GOAL: Repeat only the lines from the one containing "the row's frame" through the one containing "for node in", exactly as written, both ends included.

DATASET SECTION:
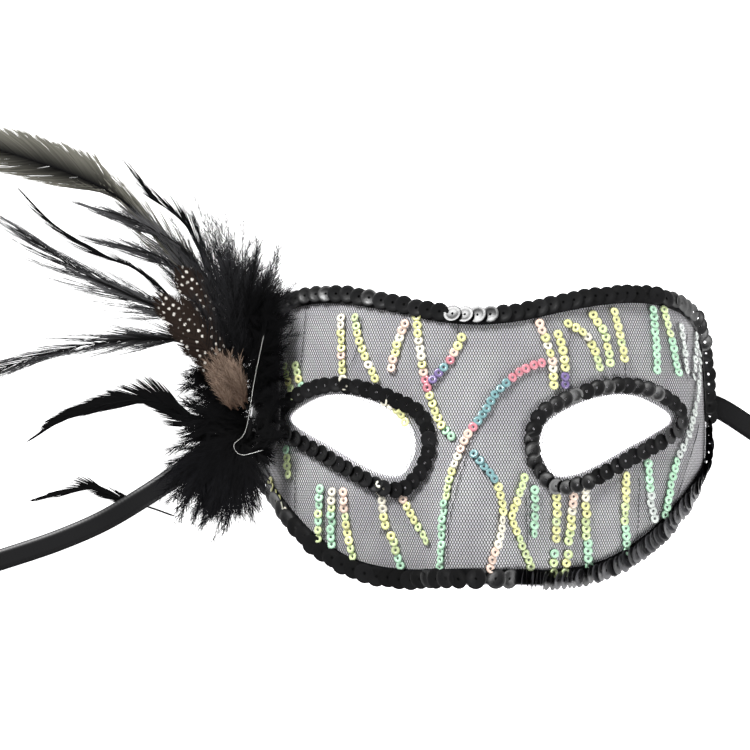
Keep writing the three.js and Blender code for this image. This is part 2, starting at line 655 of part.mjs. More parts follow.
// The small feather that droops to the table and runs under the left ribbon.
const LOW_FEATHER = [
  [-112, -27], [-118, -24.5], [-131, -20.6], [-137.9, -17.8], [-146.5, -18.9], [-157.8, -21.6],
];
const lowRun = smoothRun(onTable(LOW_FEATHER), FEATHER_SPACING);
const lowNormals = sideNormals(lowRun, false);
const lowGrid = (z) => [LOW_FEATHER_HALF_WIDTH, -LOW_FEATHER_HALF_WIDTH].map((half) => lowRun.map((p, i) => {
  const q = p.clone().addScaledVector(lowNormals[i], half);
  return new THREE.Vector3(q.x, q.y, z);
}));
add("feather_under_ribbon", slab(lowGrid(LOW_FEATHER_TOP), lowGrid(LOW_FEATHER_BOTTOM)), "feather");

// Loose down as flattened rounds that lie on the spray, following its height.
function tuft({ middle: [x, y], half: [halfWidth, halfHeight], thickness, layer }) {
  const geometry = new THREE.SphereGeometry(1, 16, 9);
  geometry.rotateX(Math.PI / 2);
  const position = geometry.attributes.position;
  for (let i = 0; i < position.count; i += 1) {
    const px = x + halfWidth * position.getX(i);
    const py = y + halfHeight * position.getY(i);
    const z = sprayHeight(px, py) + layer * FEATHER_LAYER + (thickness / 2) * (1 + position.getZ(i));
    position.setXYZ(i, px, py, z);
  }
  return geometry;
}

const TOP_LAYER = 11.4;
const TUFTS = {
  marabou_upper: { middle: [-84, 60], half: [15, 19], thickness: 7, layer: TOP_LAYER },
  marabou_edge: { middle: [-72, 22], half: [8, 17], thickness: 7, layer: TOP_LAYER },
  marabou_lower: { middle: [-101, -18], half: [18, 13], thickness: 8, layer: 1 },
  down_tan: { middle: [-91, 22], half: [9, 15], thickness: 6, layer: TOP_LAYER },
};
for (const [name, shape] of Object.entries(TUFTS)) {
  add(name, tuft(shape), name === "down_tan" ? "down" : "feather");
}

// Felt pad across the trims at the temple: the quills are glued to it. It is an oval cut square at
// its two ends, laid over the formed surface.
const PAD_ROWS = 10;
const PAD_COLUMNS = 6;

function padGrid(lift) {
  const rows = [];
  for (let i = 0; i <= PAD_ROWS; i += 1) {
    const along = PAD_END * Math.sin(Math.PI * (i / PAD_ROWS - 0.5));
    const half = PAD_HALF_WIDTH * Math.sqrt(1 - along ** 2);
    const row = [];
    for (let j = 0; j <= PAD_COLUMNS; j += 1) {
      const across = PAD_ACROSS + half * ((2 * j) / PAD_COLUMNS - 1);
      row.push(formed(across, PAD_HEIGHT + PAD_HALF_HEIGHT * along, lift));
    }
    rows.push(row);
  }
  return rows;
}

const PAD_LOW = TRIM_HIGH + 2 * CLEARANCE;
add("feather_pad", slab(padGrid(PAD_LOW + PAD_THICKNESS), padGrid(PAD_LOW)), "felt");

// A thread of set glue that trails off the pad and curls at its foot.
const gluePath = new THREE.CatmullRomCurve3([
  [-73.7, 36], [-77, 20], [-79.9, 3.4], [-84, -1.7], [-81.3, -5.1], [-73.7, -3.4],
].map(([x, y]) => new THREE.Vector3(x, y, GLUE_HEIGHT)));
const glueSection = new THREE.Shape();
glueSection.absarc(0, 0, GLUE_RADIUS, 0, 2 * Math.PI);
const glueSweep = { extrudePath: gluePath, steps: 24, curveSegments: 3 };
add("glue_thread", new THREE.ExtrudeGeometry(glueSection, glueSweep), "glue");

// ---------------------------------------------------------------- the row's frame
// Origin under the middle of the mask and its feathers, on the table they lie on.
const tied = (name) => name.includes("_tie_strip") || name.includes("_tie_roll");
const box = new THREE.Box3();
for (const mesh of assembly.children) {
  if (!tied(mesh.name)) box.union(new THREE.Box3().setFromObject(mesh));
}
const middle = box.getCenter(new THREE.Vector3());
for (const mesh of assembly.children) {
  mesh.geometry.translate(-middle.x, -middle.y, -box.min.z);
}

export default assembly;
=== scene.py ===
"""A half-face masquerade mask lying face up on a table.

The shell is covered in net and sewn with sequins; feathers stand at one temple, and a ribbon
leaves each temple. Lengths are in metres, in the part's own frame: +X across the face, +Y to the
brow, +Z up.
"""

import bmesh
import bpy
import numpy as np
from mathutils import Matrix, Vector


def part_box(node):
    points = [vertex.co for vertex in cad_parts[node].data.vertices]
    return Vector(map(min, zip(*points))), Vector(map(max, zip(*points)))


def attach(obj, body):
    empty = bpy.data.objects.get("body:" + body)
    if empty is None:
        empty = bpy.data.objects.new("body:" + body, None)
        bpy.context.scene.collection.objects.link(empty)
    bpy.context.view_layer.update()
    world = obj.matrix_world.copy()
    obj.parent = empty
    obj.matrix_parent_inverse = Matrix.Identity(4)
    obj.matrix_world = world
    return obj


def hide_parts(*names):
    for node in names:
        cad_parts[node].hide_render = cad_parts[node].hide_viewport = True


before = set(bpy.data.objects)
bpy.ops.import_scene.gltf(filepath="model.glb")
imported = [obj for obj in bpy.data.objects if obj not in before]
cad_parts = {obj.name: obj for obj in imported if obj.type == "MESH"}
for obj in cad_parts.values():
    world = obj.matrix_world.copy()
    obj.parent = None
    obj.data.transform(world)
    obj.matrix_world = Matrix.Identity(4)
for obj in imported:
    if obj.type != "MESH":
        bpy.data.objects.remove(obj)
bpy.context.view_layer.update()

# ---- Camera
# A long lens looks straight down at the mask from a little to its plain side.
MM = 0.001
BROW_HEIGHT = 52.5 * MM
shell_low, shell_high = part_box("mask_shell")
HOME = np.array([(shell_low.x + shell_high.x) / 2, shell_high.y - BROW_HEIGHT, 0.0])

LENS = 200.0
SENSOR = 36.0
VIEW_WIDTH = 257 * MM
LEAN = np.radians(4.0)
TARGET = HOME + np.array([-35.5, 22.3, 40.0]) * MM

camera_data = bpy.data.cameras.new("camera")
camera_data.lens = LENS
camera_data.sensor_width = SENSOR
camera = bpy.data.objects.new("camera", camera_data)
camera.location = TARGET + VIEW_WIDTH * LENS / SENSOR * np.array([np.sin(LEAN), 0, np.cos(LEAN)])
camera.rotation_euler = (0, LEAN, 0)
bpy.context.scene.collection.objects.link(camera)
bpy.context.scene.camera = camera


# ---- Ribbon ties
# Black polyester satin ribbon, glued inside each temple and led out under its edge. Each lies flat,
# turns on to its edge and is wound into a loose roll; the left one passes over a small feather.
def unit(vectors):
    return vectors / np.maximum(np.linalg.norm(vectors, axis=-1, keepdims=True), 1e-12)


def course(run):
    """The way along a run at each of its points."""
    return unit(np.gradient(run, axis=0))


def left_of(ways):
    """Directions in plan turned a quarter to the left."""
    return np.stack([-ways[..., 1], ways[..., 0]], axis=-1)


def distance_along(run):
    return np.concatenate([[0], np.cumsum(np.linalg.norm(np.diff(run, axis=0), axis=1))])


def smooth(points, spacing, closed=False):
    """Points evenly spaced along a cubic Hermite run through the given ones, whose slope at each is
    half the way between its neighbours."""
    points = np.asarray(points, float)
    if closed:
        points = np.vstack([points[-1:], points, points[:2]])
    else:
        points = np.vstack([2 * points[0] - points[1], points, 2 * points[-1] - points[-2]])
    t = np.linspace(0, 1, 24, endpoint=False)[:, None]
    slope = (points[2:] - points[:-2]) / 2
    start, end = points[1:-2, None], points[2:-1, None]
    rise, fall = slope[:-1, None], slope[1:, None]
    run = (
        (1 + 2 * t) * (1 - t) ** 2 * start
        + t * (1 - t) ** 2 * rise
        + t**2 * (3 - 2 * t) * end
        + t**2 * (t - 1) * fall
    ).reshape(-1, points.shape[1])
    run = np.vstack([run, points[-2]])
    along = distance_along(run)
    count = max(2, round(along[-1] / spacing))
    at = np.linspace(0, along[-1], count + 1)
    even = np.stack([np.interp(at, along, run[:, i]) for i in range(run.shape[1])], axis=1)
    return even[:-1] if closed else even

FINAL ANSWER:
// ---------------------------------------------------------------- the row's frame
// Origin under the middle of the mask and its feathers, on the table they lie on.
const tied = (name) => name.includes("_tie_strip") || name.includes("_tie_roll");
const box = new THREE.Box3();
for (const mesh of assembly.children) {
  if (!tied(mesh.name)) box.union(new THREE.Box3().setFromObject(mesh));
}
const middle = box.getCenter(new THREE.Vector3());
for (const mesh of assembly.children) {
  mesh.geometry.translate(-middle.x, -middle.y, -box.min.z);
}

export default assembly;
=== scene.py ===
"""A half-face masquerade mask lying face up on a table.

The shell is covered in net and sewn with sequins; feathers stand at one temple, and a ribbon
leaves each temple. Lengths are in metres, in the part's own frame: +X across the face, +Y to the
brow, +Z up.
"""

import bmesh
import bpy
import numpy as np
from mathutils import Matrix, Vector


def part_box(node):
    points = [vertex.co for vertex in cad_parts[node].data.vertices]
    return Vector(map(min, zip(*points))), Vector(map(max, zip(*points)))


def attach(obj, body):
    empty = bpy.data.objects.get("body:" + body)
    if empty is None:
        empty = bpy.data.objects.new("body:" + body, None)
        bpy.context.scene.collection.objects.link(empty)
    bpy.context.view_layer.update()
    world = obj.matrix_world.copy()
    obj.parent = empty
    obj.matrix_parent_inverse = Matrix.Identity(4)
    obj.matrix_world = world
    return obj


def hide_parts(*names):
    for node in names:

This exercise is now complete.